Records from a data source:
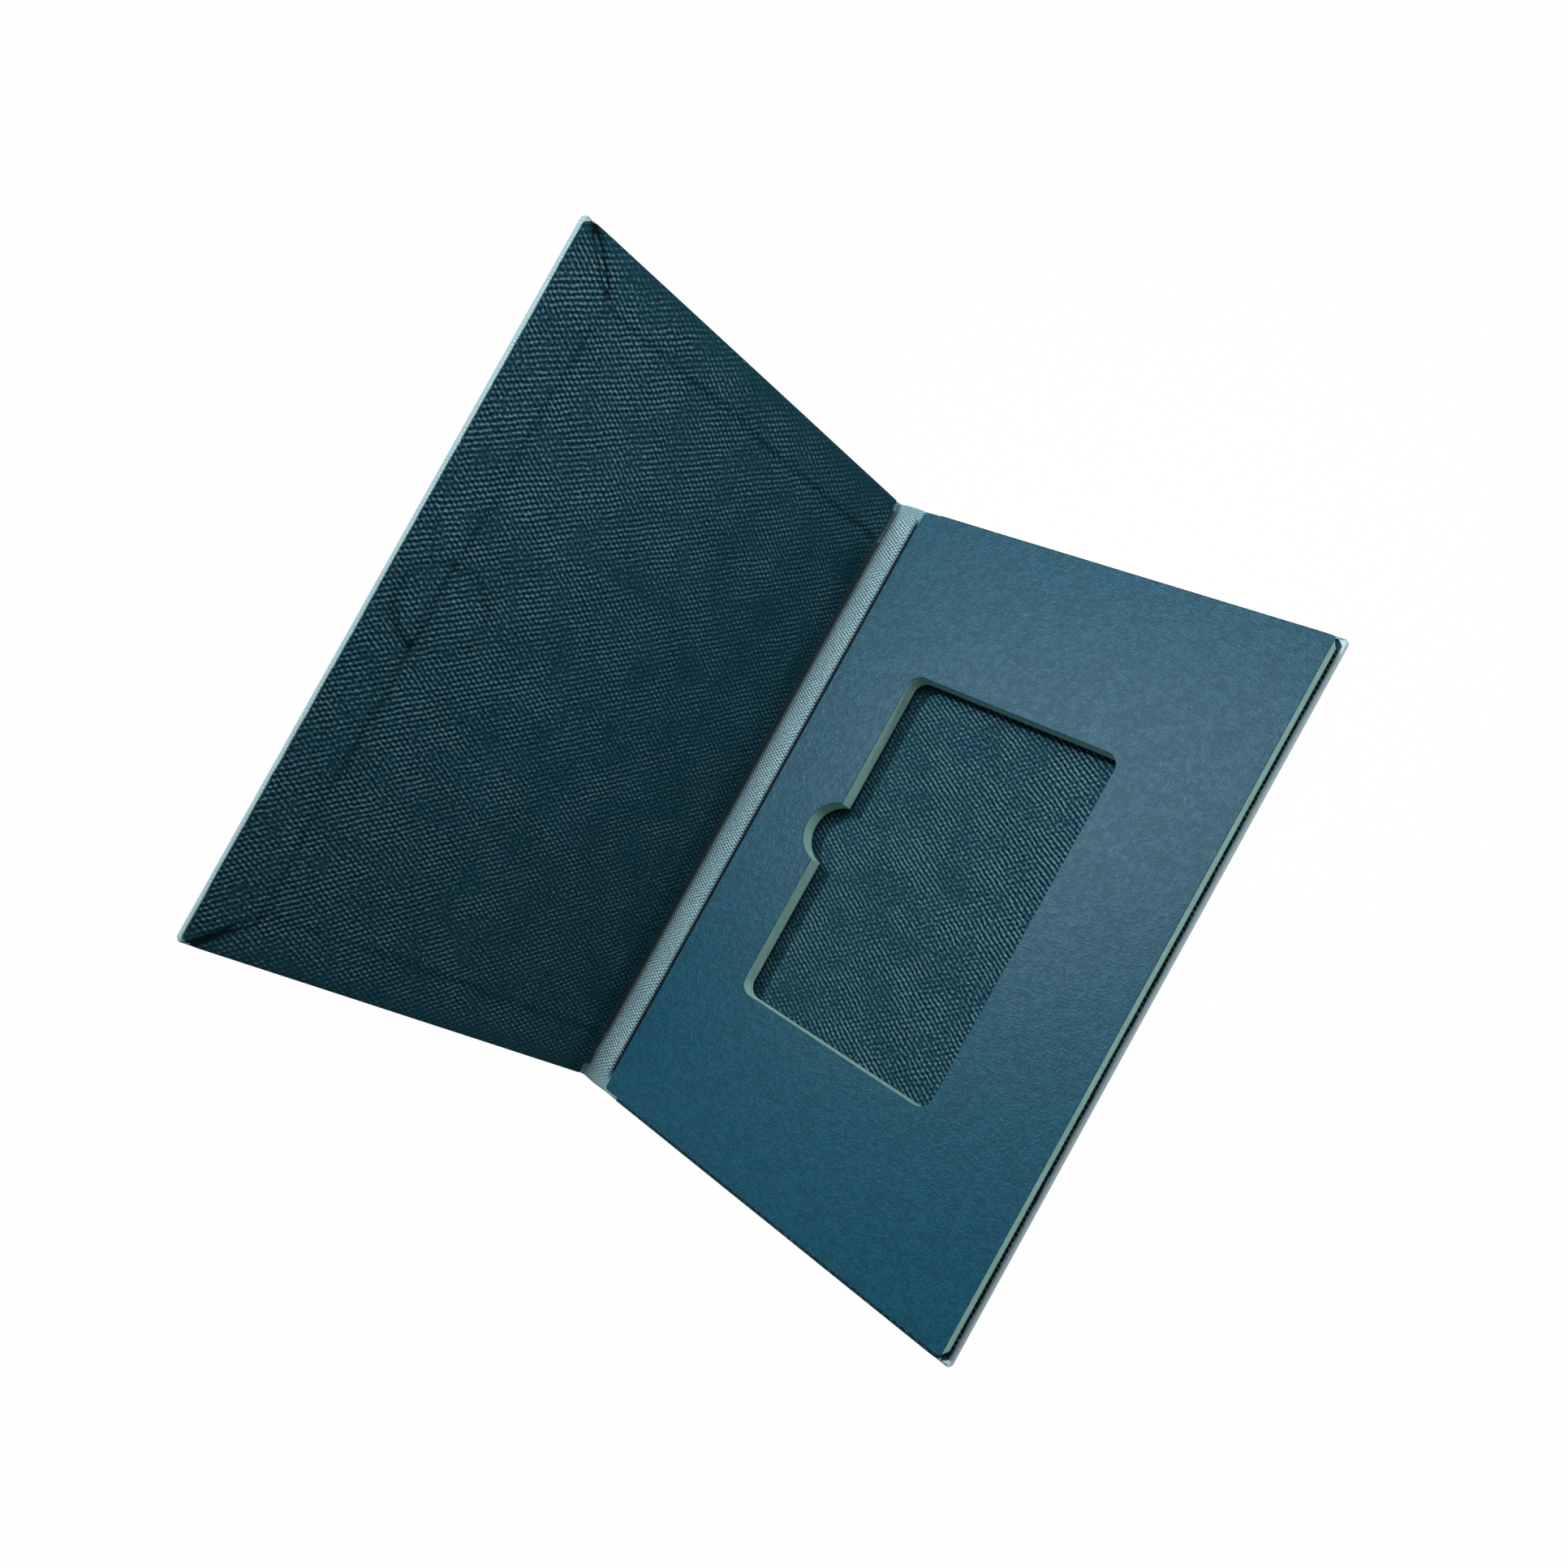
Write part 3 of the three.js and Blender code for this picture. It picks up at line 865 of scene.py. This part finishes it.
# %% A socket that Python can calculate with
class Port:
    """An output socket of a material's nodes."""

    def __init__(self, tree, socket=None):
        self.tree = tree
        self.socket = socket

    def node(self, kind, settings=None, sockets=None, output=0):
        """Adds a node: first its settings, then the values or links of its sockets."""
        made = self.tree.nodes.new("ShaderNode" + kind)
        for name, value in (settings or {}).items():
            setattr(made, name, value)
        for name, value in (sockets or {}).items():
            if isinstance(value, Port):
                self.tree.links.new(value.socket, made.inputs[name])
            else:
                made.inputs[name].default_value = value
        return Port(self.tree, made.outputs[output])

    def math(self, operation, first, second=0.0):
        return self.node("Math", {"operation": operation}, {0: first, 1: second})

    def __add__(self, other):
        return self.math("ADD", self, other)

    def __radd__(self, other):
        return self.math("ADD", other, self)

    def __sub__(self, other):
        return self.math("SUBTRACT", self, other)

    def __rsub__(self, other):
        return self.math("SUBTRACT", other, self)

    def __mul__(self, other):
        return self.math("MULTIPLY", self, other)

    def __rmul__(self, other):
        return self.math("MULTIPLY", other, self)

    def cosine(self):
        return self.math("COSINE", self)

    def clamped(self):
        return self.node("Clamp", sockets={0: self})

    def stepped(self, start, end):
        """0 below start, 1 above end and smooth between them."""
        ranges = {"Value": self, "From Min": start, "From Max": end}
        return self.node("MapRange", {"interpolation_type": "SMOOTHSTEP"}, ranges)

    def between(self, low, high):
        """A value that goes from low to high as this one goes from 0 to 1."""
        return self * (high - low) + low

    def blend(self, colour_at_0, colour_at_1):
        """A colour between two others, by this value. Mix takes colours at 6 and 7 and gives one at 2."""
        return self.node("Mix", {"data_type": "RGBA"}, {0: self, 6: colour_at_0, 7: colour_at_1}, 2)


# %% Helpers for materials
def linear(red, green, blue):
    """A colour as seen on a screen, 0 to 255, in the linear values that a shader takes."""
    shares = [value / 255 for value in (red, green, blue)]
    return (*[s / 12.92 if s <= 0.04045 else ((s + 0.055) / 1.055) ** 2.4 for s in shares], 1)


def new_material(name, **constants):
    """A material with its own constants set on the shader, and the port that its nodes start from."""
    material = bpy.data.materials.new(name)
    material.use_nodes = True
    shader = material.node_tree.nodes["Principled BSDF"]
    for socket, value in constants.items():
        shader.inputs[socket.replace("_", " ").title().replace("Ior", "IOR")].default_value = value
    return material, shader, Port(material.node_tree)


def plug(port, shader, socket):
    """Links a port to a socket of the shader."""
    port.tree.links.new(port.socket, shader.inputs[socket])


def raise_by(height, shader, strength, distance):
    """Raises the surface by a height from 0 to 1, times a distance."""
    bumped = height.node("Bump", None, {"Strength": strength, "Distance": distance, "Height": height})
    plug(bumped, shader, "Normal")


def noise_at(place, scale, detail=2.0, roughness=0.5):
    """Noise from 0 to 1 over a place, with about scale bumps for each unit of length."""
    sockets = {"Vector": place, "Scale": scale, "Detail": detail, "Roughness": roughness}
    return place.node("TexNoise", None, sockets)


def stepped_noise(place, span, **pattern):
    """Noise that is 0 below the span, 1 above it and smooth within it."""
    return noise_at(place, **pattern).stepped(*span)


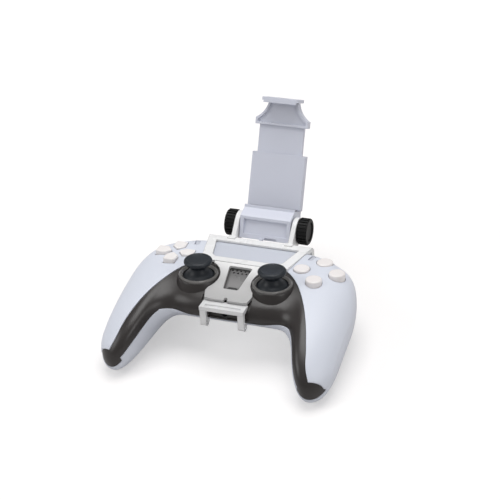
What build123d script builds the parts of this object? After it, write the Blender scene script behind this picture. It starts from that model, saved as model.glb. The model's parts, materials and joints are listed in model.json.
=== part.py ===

> **Description of the task**:
Locate "What build123d script" in the data above. Then repeat, exactly, its line and each line after it through the last, adding nothing.

> **Exercise solution**:
What build123d script builds the parts of this object? After it, write the Blender scene script behind this picture. It starts from that model, saved as model.glb. The model's parts, materials and joints are listed in model.json.
=== part.py ===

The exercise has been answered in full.